When I posted last night about the new Arno Bernard knife I bought at Blade Show, I had no idea that I would end up putting it, and several other knives through their paces as I skinned a groundhog this afternoon. Thing is, the little bastard signed his own death warrant when I saw him climb up and over my garden fence like an Olympic athlete.
I moved the 10/22 to the upstairs bedroom closet, and stashed a magazine on a shelf under some shirts. After a quick reminder to the kids that just because I have left a gun out, that doesn’t mean the rules do not apply, I was ready.
Opportunity presented itself this afternoon as I walked into the bedroom from the shower wearing nothing but a towel. I couldn’t bring myself to shoot him buck-naked from my bedroom window. So I threw a pair of shorts on commando. Then I shot him. I took the shot from the second story window, hitting him in the right shoulder blade and dropping him immediately. Given the rifle is zeroed at 50 yards, and the shot only 10 or so, I am pleased with the placement.
I couldn’t let an opportunity like this to do some knife testing pass, so I strung the critter up, gathered a handful of knives, and got to work.
By sheer coincidence, my buddy Zach had commented on my photo of the Bernard last night, “That’s a nice skinning profile right there”. His words turned out to be prophetic. And spot on correct as it turns out.

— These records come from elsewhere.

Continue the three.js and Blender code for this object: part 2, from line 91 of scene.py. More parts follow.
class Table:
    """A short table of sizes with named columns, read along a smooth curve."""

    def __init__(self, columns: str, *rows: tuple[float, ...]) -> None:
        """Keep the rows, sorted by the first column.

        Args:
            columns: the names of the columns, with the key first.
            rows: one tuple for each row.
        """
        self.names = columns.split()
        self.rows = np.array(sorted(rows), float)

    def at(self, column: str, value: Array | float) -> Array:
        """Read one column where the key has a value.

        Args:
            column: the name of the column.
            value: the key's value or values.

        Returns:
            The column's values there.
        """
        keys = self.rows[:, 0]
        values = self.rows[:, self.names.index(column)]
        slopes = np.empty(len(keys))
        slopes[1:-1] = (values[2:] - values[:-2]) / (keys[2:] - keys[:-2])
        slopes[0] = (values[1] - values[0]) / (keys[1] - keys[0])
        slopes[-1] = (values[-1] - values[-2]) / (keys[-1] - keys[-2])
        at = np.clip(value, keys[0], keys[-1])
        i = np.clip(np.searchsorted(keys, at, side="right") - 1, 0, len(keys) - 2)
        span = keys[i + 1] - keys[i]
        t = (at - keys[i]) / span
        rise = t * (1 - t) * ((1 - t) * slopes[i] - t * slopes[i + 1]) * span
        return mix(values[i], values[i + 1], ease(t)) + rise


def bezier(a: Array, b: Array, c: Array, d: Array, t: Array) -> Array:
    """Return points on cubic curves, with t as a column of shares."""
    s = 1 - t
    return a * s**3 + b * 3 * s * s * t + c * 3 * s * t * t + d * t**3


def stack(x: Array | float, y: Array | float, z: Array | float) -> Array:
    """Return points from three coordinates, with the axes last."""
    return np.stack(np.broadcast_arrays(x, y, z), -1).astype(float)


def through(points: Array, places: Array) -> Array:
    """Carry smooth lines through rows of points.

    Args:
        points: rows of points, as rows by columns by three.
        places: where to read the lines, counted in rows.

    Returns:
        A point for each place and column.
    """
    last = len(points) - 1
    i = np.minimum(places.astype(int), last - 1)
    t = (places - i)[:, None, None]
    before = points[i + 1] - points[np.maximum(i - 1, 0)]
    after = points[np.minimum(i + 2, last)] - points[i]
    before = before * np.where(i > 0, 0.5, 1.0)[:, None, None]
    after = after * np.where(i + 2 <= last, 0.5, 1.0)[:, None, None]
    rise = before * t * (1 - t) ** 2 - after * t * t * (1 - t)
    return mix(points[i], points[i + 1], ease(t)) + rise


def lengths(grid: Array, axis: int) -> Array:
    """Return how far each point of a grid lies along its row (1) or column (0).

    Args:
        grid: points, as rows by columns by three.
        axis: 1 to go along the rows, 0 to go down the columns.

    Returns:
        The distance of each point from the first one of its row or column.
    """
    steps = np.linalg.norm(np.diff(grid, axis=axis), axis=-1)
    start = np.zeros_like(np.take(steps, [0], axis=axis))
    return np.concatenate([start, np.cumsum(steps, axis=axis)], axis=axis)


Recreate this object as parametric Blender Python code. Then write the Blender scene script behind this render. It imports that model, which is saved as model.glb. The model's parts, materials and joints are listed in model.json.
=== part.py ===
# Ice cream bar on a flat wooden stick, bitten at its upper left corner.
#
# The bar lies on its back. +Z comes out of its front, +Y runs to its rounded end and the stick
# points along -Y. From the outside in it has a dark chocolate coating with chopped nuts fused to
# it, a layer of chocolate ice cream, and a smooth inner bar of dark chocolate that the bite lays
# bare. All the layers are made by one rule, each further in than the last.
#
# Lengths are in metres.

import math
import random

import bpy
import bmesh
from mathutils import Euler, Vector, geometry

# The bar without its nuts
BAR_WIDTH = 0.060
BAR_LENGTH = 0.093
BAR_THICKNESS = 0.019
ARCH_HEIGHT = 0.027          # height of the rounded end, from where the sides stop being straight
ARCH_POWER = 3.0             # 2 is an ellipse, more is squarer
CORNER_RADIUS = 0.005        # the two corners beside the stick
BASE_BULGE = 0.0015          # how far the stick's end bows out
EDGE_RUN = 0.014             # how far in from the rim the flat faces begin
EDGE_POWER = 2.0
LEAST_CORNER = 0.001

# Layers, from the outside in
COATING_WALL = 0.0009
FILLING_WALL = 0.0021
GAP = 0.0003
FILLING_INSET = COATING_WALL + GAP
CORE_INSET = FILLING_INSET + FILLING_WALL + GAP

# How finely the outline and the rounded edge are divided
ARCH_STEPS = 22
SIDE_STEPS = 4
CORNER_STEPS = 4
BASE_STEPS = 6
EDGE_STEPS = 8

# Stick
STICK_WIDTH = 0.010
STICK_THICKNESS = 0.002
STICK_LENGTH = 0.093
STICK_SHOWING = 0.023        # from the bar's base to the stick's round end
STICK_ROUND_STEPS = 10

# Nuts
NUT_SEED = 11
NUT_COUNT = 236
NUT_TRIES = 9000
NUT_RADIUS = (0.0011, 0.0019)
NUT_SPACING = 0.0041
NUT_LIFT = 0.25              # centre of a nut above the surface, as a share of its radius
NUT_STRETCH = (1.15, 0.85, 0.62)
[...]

Arno Bernard put a mirrored-razor edge on the knife, and this was its first significant use. I love the big belly of a Canadian Belt Knife or in this case hybrid CBK/Nessmuk, and the serpentine curve indexes nicely when wearing a glove and the knife is covered in blood. I had no trouble gripping the knife at all.

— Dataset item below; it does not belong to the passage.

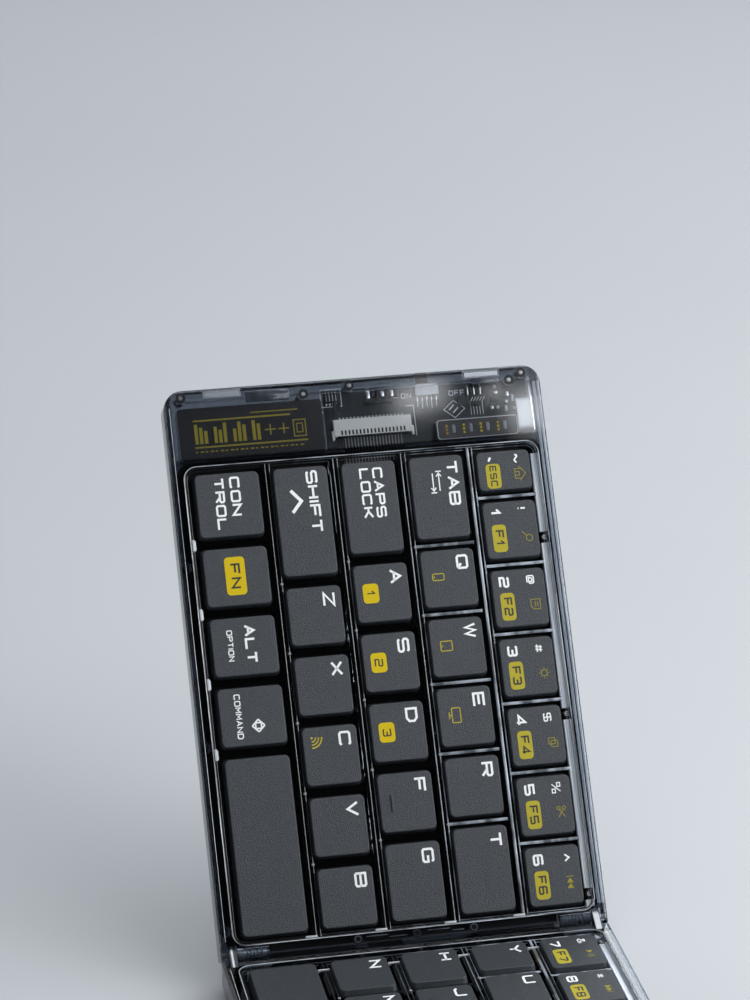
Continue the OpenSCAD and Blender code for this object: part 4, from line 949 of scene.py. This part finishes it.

The upswept tip never came close to piercing the skin, and the knife reinforced my gut feeling that it would be a fantastic addition to my collection.

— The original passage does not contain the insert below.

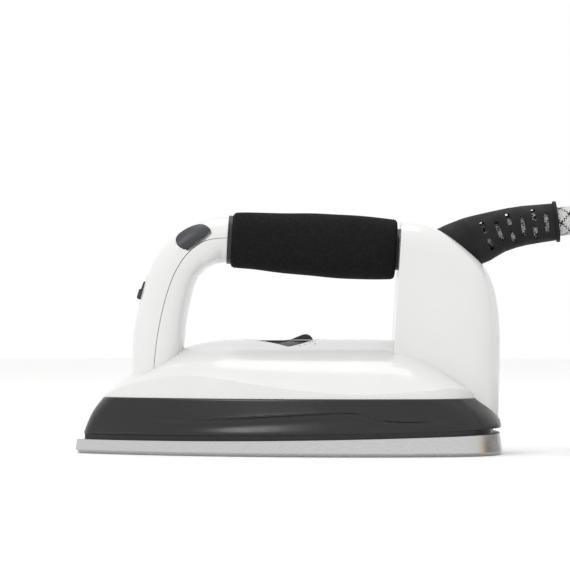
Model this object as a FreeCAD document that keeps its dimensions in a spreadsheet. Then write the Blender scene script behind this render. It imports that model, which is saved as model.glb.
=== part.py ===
import FreeCAD, Part
import math
import os
import Sketcher
from FreeCAD import Placement, Rotation, Vector

# A steam generator iron in millimetres. X runs from the nose (-X) to the heel (+X), Z is up, and
# the origin is the middle of the sole's bottom face. Every visible and inner piece is its own object.

doc = FreeCAD.newDocument("SteamIron")
sheet = doc.addObject("Spreadsheet::Sheet", "Dims")

DIMS = {
    # soleplate
    "sole_nose": -115.15, "sole_heel": 115.15, "sole_half": 58.0, "sole_taper": 1.5,
    "sole_edge": 2.1, "sole_front_top": 7.6, "top_rise": 4.0, "neck_height": 2.9,
    "heel_radius": 190.0, "widest_at": 40.0,
    "core_top": 18.0, "core_inset": 20.0, "chamber_inset": 32.0, "chamber_floor": 3.4,
    "heater_radius": 3.3, "heater_inset": 26.0, "heater_level": 7.2, "heater_end": 84.0,
    "terminal_radius": 2.2, "terminal_length": 18.0, "inlet_x": 72.0,
    "gasket_thick": 0.8, "plate_thick": 1.2, "vent_radius": 1.1, "vent_inset": 36.0,
    # skirt and cover
    "rim_level": 30.4, "wall": 2.4, "cover_lip": 1.0,
    "cover_step": 0.6, "shield_level": 28.8, "shield_thick": 0.8,
    # temperature dial
    "skirt_screw_inset": 10.0, "dial_x": -8.0, "dial_sweep": 21.4, "dial_apex": -26.5,
    "dial_thick": 1.0, "dial_sunk": 0.6,
    "hub_radius": 9.6, "hub_thick": 0.8, "tab_width": 9.0, "spindle_radius": 3.0,
    "thermostat_radius": 11.0, "fuse_radius": 2.5, "fuse_length": 14.0,
    # handle
    "post_wall": 2.4, "seam_gap": 0.35, "core_radius": 9.6, "core_bore": 6.8, "core_length": 99.0,
    "collar_radius": 13.1, "collar_thick": 2.14, "rear_collar_radius": 11.2, "rear_collar_thick": 1.4,
    # steam buttons and mode slider
    "button_proud": 0.9, "button_length": 19.0, "button_width": 11.0, "button_bend": 16.0,
    "button_depth": 3.6, "button_gap": 0.3, "plunger_length": 1.7,
    "spring_outer": 2.7, "spring_inner": 1.9, "spring_length": 3.3,
    "slider_travel": 3.0, "knob_length": 10.0, "knob_width": 8.0, "bezel_length": 17.0,
    "bezel_width": 10.4, "bezel_thick": 1.2, "slot_long": 9.4, "slot_wide": 5.2,
    "switch_body_long": 20.0, "switch_body_wide": 10.0, "switch_body_high": 7.0,
    # rear housing
    "housing_half": 28.0, "housing_round": 14.0, "front_thick": 2.4,
    # hose, boot and coil
    "hose_radius": 7.75, "boot_wall": 1.8, "boot_hole": 9.8, "boot_back": 8.0, "boot_slot": 2.2,
    "boot_ring_radius": 11.1, "boot_ring_bore": 8.1, "boot_ring_thick": 1.6, "coil_x": 258.0, "coil_y": 35.0,
    "coil_inner": 69.5, "coil_outer": 85.5, "coil_top_radius": 77.5, "coil_top_level": 21.1,
    # boiler end of the hose
    "sleeve_length": 14.0, "sleeve_radius": 9.6, "flange_radius": 10.4, "flange_thick": 2.5,
    "nut_flats": 17.0, "nut_length": 10.0, "nipple_radius": 5.5, "nipple_bore": 2.6,
    # small inner parts
    "board_long": 34.0, "board_thick": 1.6, "board_high": 34.0,
    "switch_long": 12.8, "switch_deep": 5.8, "switch_high": 6.4, "plunger_radius": 1.1,
    "screw_radius": 1.5, "screw_head": 2.8, "screw_head_high": 1.8, "tube_outer": 4.0,
    "tube_inner": 2.5, "block_long": 24.0, "block_wide": 11.0, "block_high": 13.0,
    "union_radius": 9.8, "union_length": 8.0, "bracket_thick": 3.0, "loom_radius": 1.6,
}
for row, (name, value) in enumerate(DIMS.items(), start=1):
    sheet.set("A%d" % row, name)
    sheet.set("B%d" % row, "%r" % value)
    sheet.setAlias("B%d" % row, name)
doc.recompute()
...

Strangely, my second favorite knife of the day was at the opposite end of the spectrum – my new KaBar folding hunter. One could say it was not surprising given the knife’s similarity to the Buck 110. One could even say it is KaBar’s clone of a 110, except the 3189 is a clone of the KABar 1189, which like the Buck debuted in the mid 1960s. I have a lot of experience with the 110, and thus the 3189 felt familiar in the hand. It would be interesting to see how the KABar’s 5Cr15 steel stacks up to the masterfully heat-treated but pedestrian 420HC of the Buck.
The ESEE PR4 did a more than serviceable job but was hindered by the less freshly sharpened edge, and the overall size. The Bernard and my LT Wright Small Northern Hunter both were more nimble in the confined space of the groundhog carcass.
I also threw in a couple of EDC folders I am testing, since they were close at hand and it was a unique opportunity. Both the BuckNBear Lynx and the DPx Gear HEST/F made the most of their razor-sharp drop points and did a great job at this beyond EveryDay task.
I could not be more pleased with my Arno Bernard Wasp, and I am thrilled I had the chance to actually use it for its designed purpose. I am sure than Mr. Bernard will be pleased that the knife ended up inside an animal and not just inside a drawer. At $240, it might not be a “user” to all buyers, but I trusted the N690 steel to stay clean, and the Giraffe scales, while beautiful, are utilitarian as well.
The pelt is now stretched and salted, and 4 pounds of Alum are on the way from Amazon. I am going to get the pelt I skinned with the Will Woods’ Kraken out of the freezer and try to tan both at once.
Not my typical Saturday afternoon, but entertaining nonetheless.